#### INSTRUCTIONS FOR THE TASK:
Every line of the material below must be repeated exactly.
== == ==
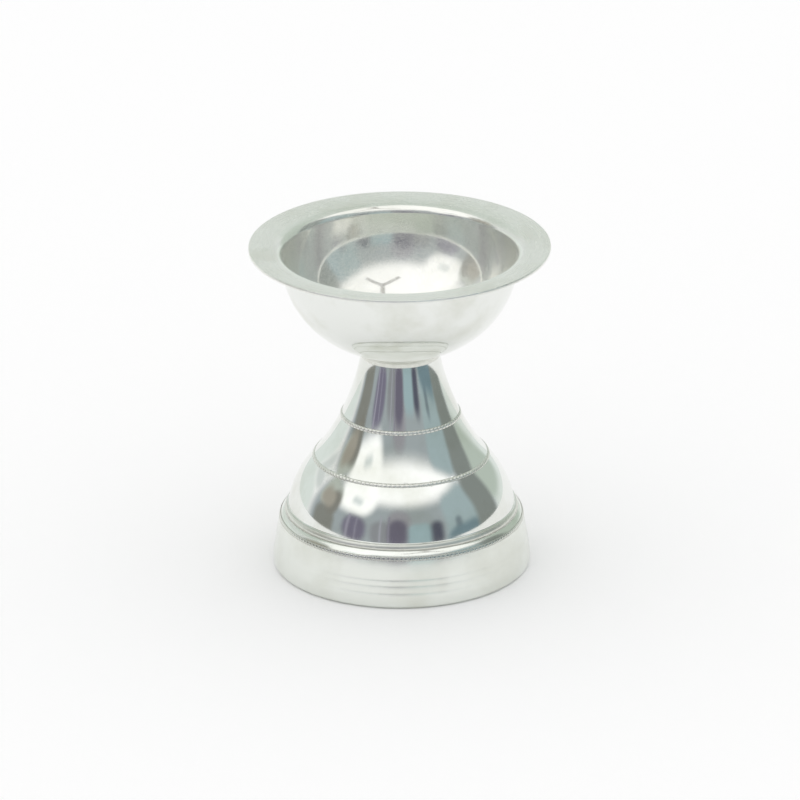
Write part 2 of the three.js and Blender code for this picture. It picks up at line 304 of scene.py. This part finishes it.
def spun_silver(
    name, roughness, satin_roughness=None, satin_from=0, haze=0, colour="#eceeea", dull="#d3d5ca"
):
    """Sterling silver, spun on a lathe and buffed. It gives the eye a bright, nearly white mirror
    that bends its surroundings into bands. The buff leaves fine marks that run round, the spinner's
    tool leaves shallow waves, and the air dulls it a little in places. Where satin_roughness is
    given, the sheet further out than the radius satin_from keeps a satin face. haze is the
    roughness that the finest scratches add."""
    material = bpy.data.materials.new(name)
    material.use_nodes = True
    tree = material.node_tree
    shader = tree.nodes["Principled BSDF"]
    shader.inputs["Metallic"].default_value = 1
    place = add_node(tree, "ShaderNodeTexCoord")
    height = add_node(tree, "ShaderNodeSeparateXYZ", links=[(place.outputs["Object"], 0)])
    level = add_node(
        tree,
        "ShaderNodeVectorMath",
        {"operation": "MULTIPLY"},
        {1: (1, 1, 0)},
        [(place.outputs["Object"], 0)],
    )
    radius = add_node(tree, "ShaderNodeVectorMath", {"operation": "LENGTH"}, links=[(level.outputs[0], 0)])
    outward = add_node(
        tree, "ShaderNodeVectorMath", {"operation": "NORMALIZE"}, links=[(level.outputs[0], 0)]
    )
    # The marks are noise over radius, height and direction, and the direction is drawn out.
    drawn_out = add_node(
        tree,
        "ShaderNodeVectorMath",
        {"operation": "SCALE"},
        {"Scale": usual_radius * mark_width / mark_length},
        [(outward.outputs[0], 0)],
    )
    direction = add_node(tree, "ShaderNodeSeparateXYZ", links=[(drawn_out.outputs[0], 0)])
    across = add_node(
        tree,
        "ShaderNodeCombineXYZ",
        links=[(radius.outputs["Value"], "X"), (height.outputs["Z"], "Y"), (direction.outputs["X"], "Z")],
    )
    marks = add_node(
        tree,
        "ShaderNodeTexNoise",
        {"noise_dimensions": "4D"},
        {"Scale": 1 / mark_width, "Detail": 3},
        [(across.outputs[0], "Vector"), (direction.outputs["Y"], "W")],
    )
    dents = add_node(
        tree,
        "ShaderNodeTexNoise",
        inputs={"Scale": 1 / dent_width, "Detail": 1},
        links=[(place.outputs["Object"], "Vector")],
    )
    tarnish = add_node(
        tree,
        "ShaderNodeTexNoise",
        inputs={"Scale": 1 / tarnish_width, "Detail": 4, "Roughness": 0.6},
        links=[(place.outputs["Object"], "Vector")],
    )
    dulled = add_node(
        tree,
        "ShaderNodeMapRange",
        inputs={"From Min": tarnish_shares[0], "From Max": tarnish_shares[1]},
        links=[(tarnish.outputs["Fac"], "Value")],
    )
    tint = add_node(
        tree, "ShaderNodeMix", {"data_type": "RGBA"}, links=[(dulled.outputs[0], "Factor")]
    )
    tint.inputs[mix_first].default_value = linear(colour)
    tint.inputs[mix_second].default_value = linear(dull)
    tree.links.new(tint.outputs[mix_result], shader.inputs["Base Color"])
    finish = add_node(
        tree,
        "ShaderNodeMapRange",
        inputs={
            "From Min": satin_from - sheet / 2,
            "From Max": satin_from + sheet / 2,
            "To Min": roughness,
            "To Max": roughness if satin_roughness is None else satin_roughness,
        },
        links=[(radius.outputs["Value"], "Value")],
    )
    unevenness = add_node(
        tree,
        "ShaderNodeMath",
        {"operation": "MULTIPLY_ADD"},
        {1: mark_gloss_share, 2: least_gloss_share},
        [(marks.outputs["Fac"], 0)],
    )
    gloss = add_node(
        tree,
        "ShaderNodeMath",
        {"operation": "MULTIPLY"},
        links=[(finish.outputs[0], 0), (unevenness.outputs[0], 1)],
    )
    gloss = add_node(
        tree,
        "ShaderNodeMath",
        {"operation": "MULTIPLY_ADD"},
        {1: tarnish_roughness},
        [(dulled.outputs[0], 0), (gloss.outputs[0], 2)],
    )
    scratches = add_node(
        tree,
        "ShaderNodeTexNoise",
        inputs={"Scale": 1 / scratch_width, "Detail": 1},
        links=[(place.outputs["Object"], "Vector")],
    )
    hazed = add_node(
        tree,
        "ShaderNodeMapRange",
        inputs={"From Min": scratch_shares[0], "From Max": scratch_shares[1], "To Max": haze},
        links=[(scratches.outputs["Fac"], "Value")],
    )
    gloss = add_node(
        tree,
        "ShaderNodeMath",
        {"operation": "ADD"},
        links=[(gloss.outputs[0], 0), (hazed.outputs[0], 1)],
    )
    tree.links.new(gloss.outputs[0], shader.inputs["Roughness"])
    relief = add_node(
        tree,
        "ShaderNodeMath",
        {"operation": "MULTIPLY"},
        {1: dent_depth},
        [(dents.outputs["Fac"], 0)],
    )
    relief = add_node(
        tree,
        "ShaderNodeMath",
        {"operation": "MULTIPLY_ADD"},
        {1: mark_depth},
        [(marks.outputs["Fac"], 0), (relief.outputs[0], 2)],
    )
    bump = add_node(
        tree,
        "ShaderNodeBump",
        inputs={"Strength": 1, "Distance": 1},
        links=[(relief.outputs[0], "Height")],
    )
    tree.links.new(bump.outputs[0], shader.inputs["Normal"])
    return material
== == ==
#### REPLY:
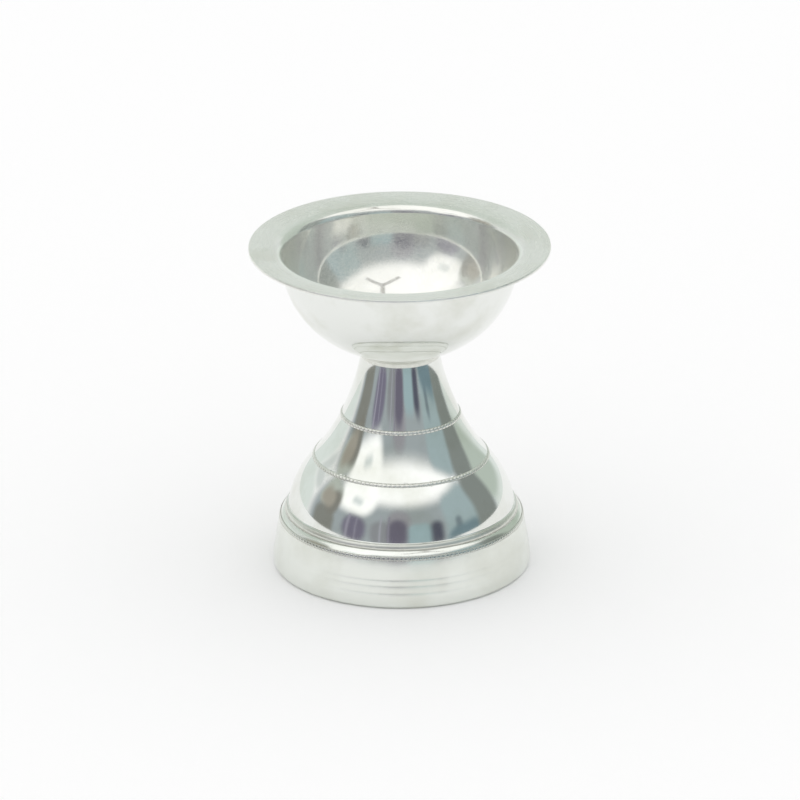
Write part 2 of the three.js and Blender code for this picture. It picks up at line 304 of scene.py. This part finishes it.
def spun_silver(
    name, roughness, satin_roughness=None, satin_from=0, haze=0, colour="#eceeea", dull="#d3d5ca"
):
    """Sterling silver, spun on a lathe and buffed. It gives the eye a bright, nearly white mirror
    that bends its surroundings into bands. The buff leaves fine marks that run round, the spinner's
    tool leaves shallow waves, and the air dulls it a little in places. Where satin_roughness is
    given, the sheet further out than the radius satin_from keeps a satin face. haze is the
    roughness that the finest scratches add."""
    material = bpy.data.materials.new(name)
    material.use_nodes = True
    tree = material.node_tree
    shader = tree.nodes["Principled BSDF"]
    shader.inputs["Metallic"].default_value = 1
    place = add_node(tree, "ShaderNodeTexCoord")
    height = add_node(tree, "ShaderNodeSeparateXYZ", links=[(place.outputs["Object"], 0)])
    level = add_node(
        tree,
        "ShaderNodeVectorMath",
        {"operation": "MULTIPLY"},
        {1: (1, 1, 0)},
        [(place.outputs["Object"], 0)],
    )
    radius = add_node(tree, "ShaderNodeVectorMath", {"operation": "LENGTH"}, links=[(level.outputs[0], 0)])
    outward = add_node(
        tree, "ShaderNodeVectorMath", {"operation": "NORMALIZE"}, links=[(level.outputs[0], 0)]
    )
    # The marks are noise over radius, height and direction, and the direction is drawn out.
    drawn_out = add_node(
        tree,
        "ShaderNodeVectorMath",
        {"operation": "SCALE"},
        {"Scale": usual_radius * mark_width / mark_length},
        [(outward.outputs[0], 0)],
    )
    direction = add_node(tree, "ShaderNodeSeparateXYZ", links=[(drawn_out.outputs[0], 0)])
    across = add_node(
        tree,
        "ShaderNodeCombineXYZ",
        links=[(radius.outputs["Value"], "X"), (height.outputs["Z"], "Y"), (direction.outputs["X"], "Z")],
    )
    marks = add_node(
        tree,
        "ShaderNodeTexNoise",
        {"noise_dimensions": "4D"},
        {"Scale": 1 / mark_width, "Detail": 3},
        [(across.outputs[0], "Vector"), (direction.outputs["Y"], "W")],
    )
    dents = add_node(
        tree,
        "ShaderNodeTexNoise",
        inputs={"Scale": 1 / dent_width, "Detail": 1},
        links=[(place.outputs["Object"], "Vector")],
    )
    tarnish = add_node(
        tree,
        "ShaderNodeTexNoise",
        inputs={"Scale": 1 / tarnish_width, "Detail": 4, "Roughness": 0.6},
        links=[(place.outputs["Object"], "Vector")],
    )
    dulled = add_node(
        tree,
        "ShaderNodeMapRange",
        inputs={"From Min": tarnish_shares[0], "From Max": tarnish_shares[1]},
        links=[(tarnish.outputs["Fac"], "Value")],
    )
    tint = add_node(
        tree, "ShaderNodeMix", {"data_type": "RGBA"}, links=[(dulled.outputs[0], "Factor")]
    )
    tint.inputs[mix_first].default_value = linear(colour)
    tint.inputs[mix_second].default_value = linear(dull)
    tree.links.new(tint.outputs[mix_result], shader.inputs["Base Color"])
    finish = add_node(
        tree,
        "ShaderNodeMapRange",
        inputs={
            "From Min": satin_from - sheet / 2,
            "From Max": satin_from + sheet / 2,
            "To Min": roughness,
            "To Max": roughness if satin_roughness is None else satin_roughness,
        },
        links=[(radius.outputs["Value"], "Value")],
    )
    unevenness = add_node(
        tree,
        "ShaderNodeMath",
        {"operation": "MULTIPLY_ADD"},
        {1: mark_gloss_share, 2: least_gloss_share},
        [(marks.outputs["Fac"], 0)],
    )
    gloss = add_node(
        tree,
        "ShaderNodeMath",
        {"operation": "MULTIPLY"},
        links=[(finish.outputs[0], 0), (unevenness.outputs[0], 1)],
    )
    gloss = add_node(
        tree,
        "ShaderNodeMath",
        {"operation": "MULTIPLY_ADD"},
        {1: tarnish_roughness},
        [(dulled.outputs[0], 0), (gloss.outputs[0], 2)],
    )
    scratches = add_node(
        tree,
        "ShaderNodeTexNoise",
        inputs={"Scale": 1 / scratch_width, "Detail": 1},
        links=[(place.outputs["Object"], "Vector")],
    )
    hazed = add_node(
        tree,
        "ShaderNodeMapRange",
        inputs={"From Min": scratch_shares[0], "From Max": scratch_shares[1], "To Max": haze},
        links=[(scratches.outputs["Fac"], "Value")],
    )
    gloss = add_node(
        tree,
        "ShaderNodeMath",
        {"operation": "ADD"},
        links=[(gloss.outputs[0], 0), (hazed.outputs[0], 1)],
    )
    tree.links.new(gloss.outputs[0], shader.inputs["Roughness"])
    relief = add_node(
        tree,
        "ShaderNodeMath",
        {"operation": "MULTIPLY"},
        {1: dent_depth},
        [(dents.outputs["Fac"], 0)],
    )
    relief = add_node(
        tree,
        "ShaderNodeMath",
        {"operation": "MULTIPLY_ADD"},
        {1: mark_depth},
        [(marks.outputs["Fac"], 0), (relief.outputs[0], 2)],
    )
    bump = add_node(
        tree,
        "ShaderNodeBump",
        inputs={"Strength": 1, "Distance": 1},
        links=[(relief.outputs[0], "Height")],
    )
    tree.links.new(bump.outputs[0], shader.inputs["Normal"])
    return material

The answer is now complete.